Troubled less-than-truckload carrier YRC Worldwide, may face bankruptcy as Teamsters seek a higher interest rate on deferred pension obligations owed by the company.


According to the 10-K annual report submitted by YRC to the Securities and Exchange Commission on Tuesday, the action by pension funds constitutes a "milestone failure" under YRC Worldwide's credit agreement. If YRC's creditors declare the company in default, the carrier may be forced into bankruptcy.

YRC has not indicated that it will default, and said in the SEC filing that it will continue to work toward satisfying the conditions of the restructuring agreement. However, the company did say that in the event of a default "we would seek protection under the U.S. bankruptcy code."

According to a report on www.kansascity.com, in a memo to YRC employees, chief restructuring officer John Lamar said the multi-employer pension plans were given until March 10 to submit their non-binding agreement in principle - "which they did, except they indicated they will be seeking a higher interest rate on their deferred pension obligations."
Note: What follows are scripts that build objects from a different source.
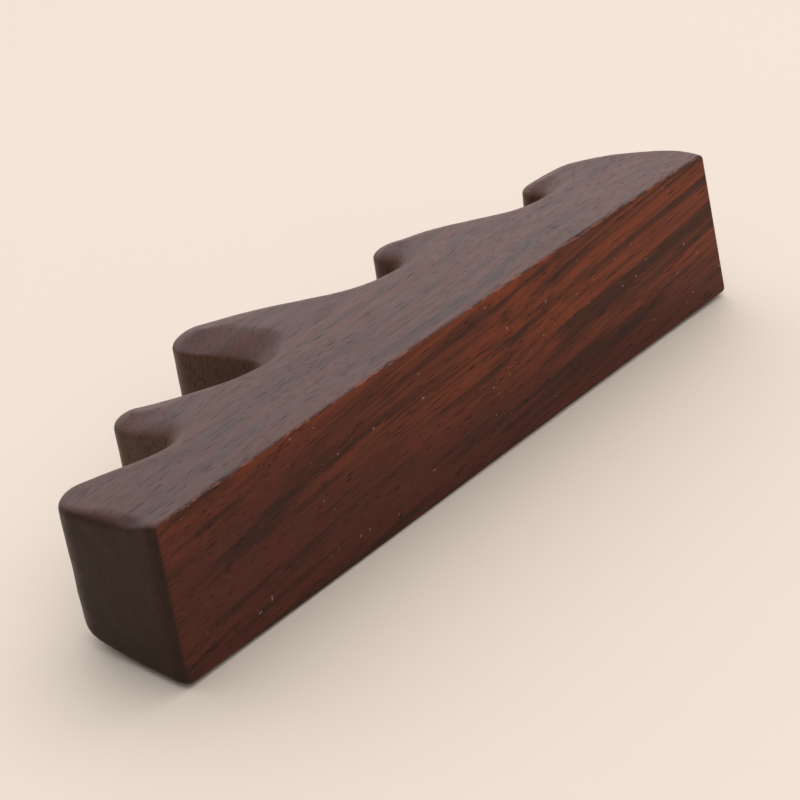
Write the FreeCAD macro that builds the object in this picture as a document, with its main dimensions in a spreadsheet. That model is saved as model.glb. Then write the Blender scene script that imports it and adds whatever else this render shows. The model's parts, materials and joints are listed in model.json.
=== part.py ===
"""Calligraphy brush rest: one block of hardwood, sawn to five leaning crests and rounded by hand.

The block is drawn upright in its body: +X along the base, +Y from the base up to the crests and
+Z through the thickness, with Z = 0 on the mid-plane.  Its Placement then lays it on its flat
lower cheek, with +Z up and the origin under the middle of its bounding box.
"""

import FreeCAD
import Part
import Sketcher

import math
import os
from FreeCAD import Vector

# Driving dimensions: alias, value in millimetres or degrees, what it is.
DIMENSIONS = [
    ("base_length", 140.7, "base face, from end to end before its heel is rounded"),
    ("block_thickness", 30.2, "across the base, from cheek to cheek"),
    ("cheek_taper", 5.4, "angle of each cheek to the mid-plane, in degrees"),
    ("rim_round", 3.0, "rounding of the wavy rim on both cheeks"),
    ("heel_round", 5.0, "radius that eases the near end into the base face"),
    ("heel_inset", 0.7, "how far that round cuts into the base face"),
    ("end_lean", 4.5, "lean of the near end's face, out over the base, in degrees"),
    ("pitch_1_2", 22.6, "first crest to the second"),
    ("pitch_2_3", 26.0, "second crest to the third"),
    ("pitch_3_4", 38.8, "third crest to the fourth"),
    ("pitch_4_5", 30.6, "fourth crest to the fifth"),
    ("crest_1_height", 23.2, "base face to the top of the crest"),
    ("crest_2_height", 36.2, "base face to the top of the crest"),
    ("crest_3_height", 49.0, "base face to the top of the crest"),
    ("crest_4_height", 37.0, "base face to the top of the crest"),
    ("crest_5_height", 27.4, "base face to the top of the crest"),
    ("crest_1_round", 5.4, "radius of the crest in side view"),
    ("crest_2_round", 4.0, "radius of the crest in side view"),
    ("crest_3_round", 5.0, "radius of the crest in side view"),
    ("crest_4_round", 4.4, "radius of the crest in side view"),
    ("crest_5_round", 3.4, "radius of the crest in side view"),
    ("floor_1_height", 18.6, "base face to the floor of the notch"),
    ("floor_2_height", 24.7, "base face to the floor of the notch"),
    ("floor_3_height", 26.0, "base face to the floor of the notch"),
    ("floor_4_height", 19.7, "base face to the floor of the notch"),
    ("floor_1_round", 3.0, "radius in the notch, under the next crest"),
    ("floor_2_round", 4.0, "radius in the notch, under the next crest"),
    ("floor_3_round", 4.0, "radius in the notch, under the next crest"),
    ("floor_4_round", 2.6, "radius in the notch, under the next crest"),
    ("wall_2_lean", 0.0, "lean of the wall before the crest, towards the near end, in degrees"),
    ("wall_3_lean", 8.0, "lean of the wall before the crest, towards the near end, in degrees"),
    ("wall_4_lean", 1.0, "lean of the wall before the crest, towards the near end, in degrees"),
    ("wall_5_lean", 7.0, "lean of the wall before the crest, towards the near end, in degrees"),
    ("hollow_1_round", 9.0, "radius of the hollow between the crest's back and the floor"),
    ("hollow_2_round", 15.0, "radius of the hollow between the crest's back and the floor"),
    ("hollow_3_round", 16.0, "radius of the hollow between the crest's back and the floor"),
    ("hollow_4_round", 12.0, "radius of the hollow between the crest's back and the floor"),
    ("tail_sweep", 17.9, "lean of the last back at its foot, out over the base's end, in degrees"),
]
D = {alias: value for alias, value, meaning in DIMENSIONS}
CRESTS = 5

LABEL = "carved_block"
FLAT = 1e-4  # mm, how near a point lies to a face it is on


def add_spreadsheet(doc):
    """Write the driving dimensions to a spreadsheet, one row each, with an alias."""
    sheet = doc.addObject("Spreadsheet::Sheet", "Dimensions")
    for row, (alias, value, meaning) in enumerate(DIMENSIONS, start=1):
        sheet.set("A%d" % row, alias)
        sheet.set("B%d" % row, str(value))
        sheet.setAlias("B%d" % row, alias)
        sheet.set("C%d" % row, meaning)
    doc.recompute()
    return sheet


def origin_plane(body, role):
    """Return the body's own origin plane that has this role."""
    return next(plane for plane in body.Origin.OriginFeatures if plane.Role == role)


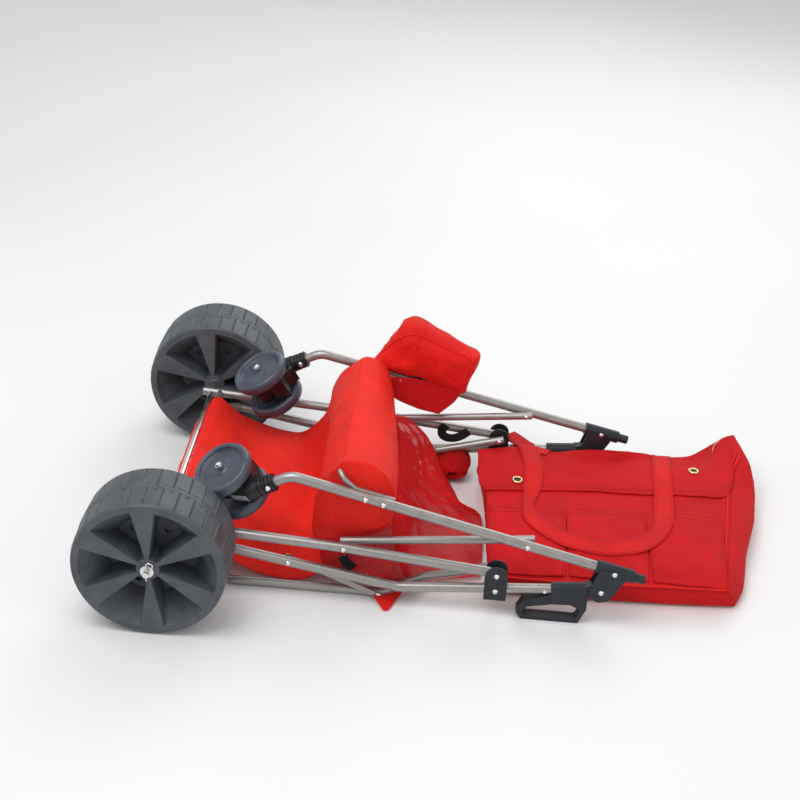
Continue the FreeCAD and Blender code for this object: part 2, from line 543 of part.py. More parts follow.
def make_rear_wheel(side, sign):
    """Wide hollow wheel: a rounded barrel, sloped pockets between six spokes, and a bored hub."""
    radius = dim("wheel_radius")
    half = dim("wheel_width") / 2
    wall = dim("wheel_wall")
    ring = radius - dim("rim_ring")
    depth = dim("rim_depth")
    shell = Part.Face(Part.makePolygon([
        Vector(0, -half), Vector(radius - 9, -half), Vector(radius - 3, -half + 5), Vector(radius, -half + 16),
        Vector(radius, half - 16), Vector(radius - 3, half - 5), Vector(radius - 9, half), Vector(0, half),
        Vector(0, -half)])).revolve(Vector(0, 0, 0), Vector(0, 1, 0), 360)
    core_half = half - depth - wall
    cavity = Part.Face(Part.makePolygon([
        Vector(dim("hub_radius") - 8, -core_half), Vector(ring, -core_half), Vector(ring + 4, -half + wall),
        Vector(radius - 12, -half + wall), Vector(radius - wall - 1, -half + 18), Vector(radius - wall - 1, half - 18),
        Vector(radius - 12, half - wall), Vector(ring + 4, half - wall), Vector(ring, core_half),
        Vector(dim("hub_radius") - 8, core_half), Vector(dim("hub_radius") - 8, -core_half)])
    ).revolve(Vector(0, 0, 0), Vector(0, 1, 0), 360)
    pockets = []
    for spoke in range(6):
        for face in (-1, 1):
            low = math.radians(13)
            high = math.radians(22)
            inner, outer = dim("hub_radius") + 4, ring
            corners = [Vector(inner * math.cos(low), 0, -inner * math.sin(low)),
                       Vector(outer * math.cos(high), 0, -outer * math.sin(high)),
                       Vector(outer * math.cos(high), 0, outer * math.sin(high)),
                       Vector(inner * math.cos(low), 0, inner * math.sin(low))]
            corners.append(corners[0])
            floor = Part.Face(Part.makePolygon([point + Vector(0, face * (half - depth), 0) for point in corners]))
            pocket = floor.extrude(Vector(0, face * (depth + 1), 0))
            pocket.rotate(Vector(0, 0, 0), Vector(0, 1, 0), 60 * spoke + 30)
            pockets.append(pocket)
    bore = Part.makeCylinder(dim("axle_radius") + dim("bore_clearance"), 2 * half + 2, Vector(0, -half - 1, 0),
                             Vector(0, 1, 0))
    wheel = doc.addObject("Part::Feature", "rear_wheel_" + side)
    wheel.Shape = shell.cut(cavity).cut(pockets).cut(bore)
    wheel.Placement.Base = at(0, sign * dim("half_track"), radius)
    keep("rear_wheel_" + side, wheel)


def make_links():
    """Side links between the rear and front tubes, with clear holes at both pivots."""
    inner = dim("inner_half")
    for side, sign in SIDES:
        rear = at(dim("link_rear_x"), sign * inner, dim("link_rear_z"))
        front = at(dim("link_front_x"), sign * inner, front_z(dim("link_front_x")))
        run = (front - rear).normalize()
        holes = [rivet_hole("link_front_" + side, dim("link_front_x"), sign * inner, front_z(dim("link_front_x"))),
                 rivet_hole("link_rear_" + side, dim("link_rear_x"), sign * inner, dim("link_rear_z"))]
        points = [rear - run * 8, front + run * 14]
        outer = cylinder("link_outer_" + side, "Sheet.link_radius", str((points[1] - points[0]).Length),
                         points[0], run)
        core = cylinder("link_core_" + side, "Sheet.link_radius - Sheet.tube_wall", str((points[1] - points[0]).Length + 4),
                        points[0] - run * 2, run)
        keep("side_link_" + side, cut("side_link_" + side, outer, fused("link_tools_" + side, [core] + holes)))


# ---------------------------------------------------------------- soft goods
def make_sling():
    """Sling from the rear cross tube to the sling bar, creased where it lies folded."""
    half = dim("sling_half")
    thick = dim("sling_thickness")
    bar = Vector(dim("rear_bar_x"), dim("rear_bar_z"), 0)
    crease = Vector(dim("crease_x"), dim("crease_z"), 0)
    run = (crease - bar).normalize()
    over = Vector(-run.y, run.x, 0)
    start = bar + run * 10.6 + over * 3
    stop = crease - run * 5
    outline = [(point.x, point.y) for point in (start, stop, stop + over * thick, start + over * thick)]
    sheet_solid = slab("sling_rear_sheet", outline, half)
    sleeve = across("sling_sleeve", "Sheet.slim_radius + 0.3 + Sheet.sling_thickness", "2 * Sheet.sling_half",
                    bar.x, 0, bar.y)
    sleeve_room = across("sling_sleeve_room", "Sheet.slim_radius + 0.3", "2 * Sheet.frame_half", bar.x, 0, bar.y)
    keep("sling_rear", cut("sling_rear", fused("sling_rear_solid", [sheet_solid, sleeve]), sleeve_room))
    top = Vector(dim("sling_bar_x") + 4, dim("sling_bar_z") - 12, 0)
    low = crease + Vector(3, 4, 0)
    outline = [(low.x, low.y), (low.x + thick, low.y), (top.x + thick, top.y), (top.x, top.y)]
    keep("sling_front", slab("sling_front", outline, half - 10))
    outer = [(291, 96), (293, 200), (300, 256), (318, 286), (346, 297), (376, 297), (404, 288), (426, 258),
             (438, 200), (438, 150)]
    inner = [(x + shift_x, z + shift_z) for (x, z), (shift_x, shift_z) in zip(
        outer, [(3, 0), (3, 0), (3, -1), (2, -3), (0, -3), (0, -3), (-2, -3), (-3, -1), (-3, 0), (-3, 0)])]
    keep("sling_hump", slab("sling_hump", outer + inner[::-1], half))


def make_mesh_net():
    """Net that hangs from the sling and lies on the floor."""
    outline = [(443, 160), (462, 60), (486, 8), (598, 3), (598, 7), (489, 12), (467, 62), (447, 161)]
    keep("mesh_net", slab("mesh_net", outline, dim("sling_half") - 4))


def prism(name, plan, low_z, high_z, corner=0):
    """Upright solid on an XY outline."""
    face = Part.Face(Part.makePolygon([at(x, y, low_z) for x, y in plan + plan[:1]]))
    solid = face.extrude(Vector(0, 0, high_z - low_z))
    if corner:
        upright = [edge for edge in solid.Edges if abs(edge.tangentAt(edge.FirstParameter).z) > 0.99]
        solid = solid.makeFillet(corner, upright)
    thing = doc.addObject("Part::Feature", name)
    thing.Shape = solid
    return thing


def make_tote():
    """Tote bag lying on its back, mouth towards +Y, with its grommets and carrying handles."""
    wall = dim("tote_wall")
    tall = dim("tote_height")
    left, right = dim("tote_left_x"), dim("tote_right_x")
    plan = [(left + 26, -205), (right - 62, -190), (right, 100), (right - 14, 296), (965, 226), (left, 226)]
    room = [(left + 29, -202), (right - 65, -187), (right - 3, 100), (right - 17, 300), (965, 230), (left + 3, 230)]
    outer = prism("tote_outer", plan, 0, tall)
    inner = prism("tote_room", room, wall, tall - wall)
    grommet_spots = ((698, 100), (1088, 187))
    holes = [cylinder("panel_hole_%d" % index, "Sheet.grommet_hole + 0.5", "12", at(x, y, tall - 6), Vector(0, 0, 1))
             for index, (x, y) in enumerate(grommet_spots)]
    keep("tote_bag", cut("tote_bag", outer, fused("tote_tools", [inner] + holes)))
    rings = []
    for index, (x, y) in enumerate(grommet_spots):
        ring = cylinder("grommet_%d" % index, "Sheet.grommet_radius", "2", at(x, y, tall + 0.05), Vector(0, 0, 1))
        hole = cylinder("grommet_hole_%d" % index, "Sheet.grommet_hole", "4", at(x, y, tall - 1), Vector(0, 0, 1))
        rings.append(cut("grommet_ring_%d" % index, ring, hole))
    keep("tote_grommets", grouped("tote_grommets", rings))
    path = [at(732, 215, 0), at(730, -40, 0), at(790, -150, 0), at(880, -165, 0), at(975, -120, 0), at(1012, 10, 0),
            at(1020, 232, 0)]
    spine = filleted_path(path, 45)
    band_half = 18
    band_thickness = 2.5
    inside = spine.makeOffset2D(band_half, 0, True, True).extrude(Vector(0, 0, band_thickness))
    outside = spine.makeOffset2D(-band_half, 0, True, True).extrude(Vector(0, 0, band_thickness))
    band = inside.fuse(outside).removeSplitter()
    band.translate(Vector(0, 0, tall + 0.05))
    handle = doc.addObject("Part::Feature", "tote_handle")
    handle.Shape = band
    keep("tote_handle", handle)


def finish():
    """Check every object and write one STEP file for each sub-part."""
    doc.recompute()
    for thing in doc.Objects:
        if "Invalid" in thing.State or "Error" in thing.State:
            raise RuntimeError("object failed: " + thing.Name)
    os.makedirs("parts", exist_ok=True)
    box = FreeCAD.BoundBox()
    for node, thing in NODES.items():
        shape = thing.Shape
        if shape.isNull() or not shape.isValid():
            raise RuntimeError("bad shape: " + node)
        if not shape.Solids or shape.Volume < 1:
            raise RuntimeError("no solid: " + node)
        shape.exportStep("parts/%s.step" % node)
        box.add(shape.BoundBox)
    print(len(NODES), "nodes, box", box)


make_handle_frame()
make_grip_loops()
make_front_frame()
make_casters()
make_rear_frame()
for wheel_side, wheel_sign in SIDES:
    make_rear_wheel(wheel_side, wheel_sign)
make_links()
make_sling()
make_mesh_net()
make_tote()
finish()
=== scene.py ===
"""Folding beach cart, folded flat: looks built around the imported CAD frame, in metres."""
import json
import math

import bmesh
import bpy
import numpy as np
from mathutils import Matrix, Vector, noise
from mathutils.bvhtree import BVHTree


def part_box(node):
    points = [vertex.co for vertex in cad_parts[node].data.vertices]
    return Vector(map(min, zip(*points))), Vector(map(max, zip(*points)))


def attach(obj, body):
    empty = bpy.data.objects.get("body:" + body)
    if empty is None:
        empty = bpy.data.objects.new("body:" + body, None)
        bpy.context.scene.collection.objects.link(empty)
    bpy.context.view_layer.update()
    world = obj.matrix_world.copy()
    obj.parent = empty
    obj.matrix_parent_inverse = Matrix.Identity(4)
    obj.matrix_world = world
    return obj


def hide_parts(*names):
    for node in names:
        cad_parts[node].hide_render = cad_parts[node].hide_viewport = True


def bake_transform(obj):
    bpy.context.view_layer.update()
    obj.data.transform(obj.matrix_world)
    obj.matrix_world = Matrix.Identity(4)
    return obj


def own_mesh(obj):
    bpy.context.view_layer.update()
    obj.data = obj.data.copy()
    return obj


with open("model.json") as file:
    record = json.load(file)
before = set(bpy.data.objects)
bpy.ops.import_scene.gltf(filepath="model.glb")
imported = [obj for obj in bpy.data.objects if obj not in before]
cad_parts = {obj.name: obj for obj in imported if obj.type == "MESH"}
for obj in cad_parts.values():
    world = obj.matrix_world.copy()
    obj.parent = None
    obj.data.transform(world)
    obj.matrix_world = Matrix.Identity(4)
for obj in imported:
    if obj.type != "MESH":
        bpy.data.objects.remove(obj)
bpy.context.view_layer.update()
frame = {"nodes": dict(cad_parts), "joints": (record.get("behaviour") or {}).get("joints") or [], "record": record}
RECORD = frame["record"]
JOINTS = {joint["name"]: joint for joint in frame["joints"]}
SIDES = (("right", -1), ("left", 1))


def middle(node):
    """Centre of a CAD node's box."""
    low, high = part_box(node)
    return (low + high) / 2


AXLE = middle("rear_axle")


def at(station, y, z):
    """Point from its station in millimetres, measured from the rear axle."""
    return Vector((AXLE.x + station / 1000, y / 1000, z / 1000))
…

Lamar said that action wasn't acceptable to "certain of the credit agreement lenders and thus constituted a 'milestone failure' under the company's credit agreement," reported the Kansas City Star's website.

In his letter to employees, Lamar explained that the interest rate of the deferred pension note represents just one part of the restructuring effort, the website continues.

YRC Worldwide has been involved in a 401(k) Class Action Suit since 2009.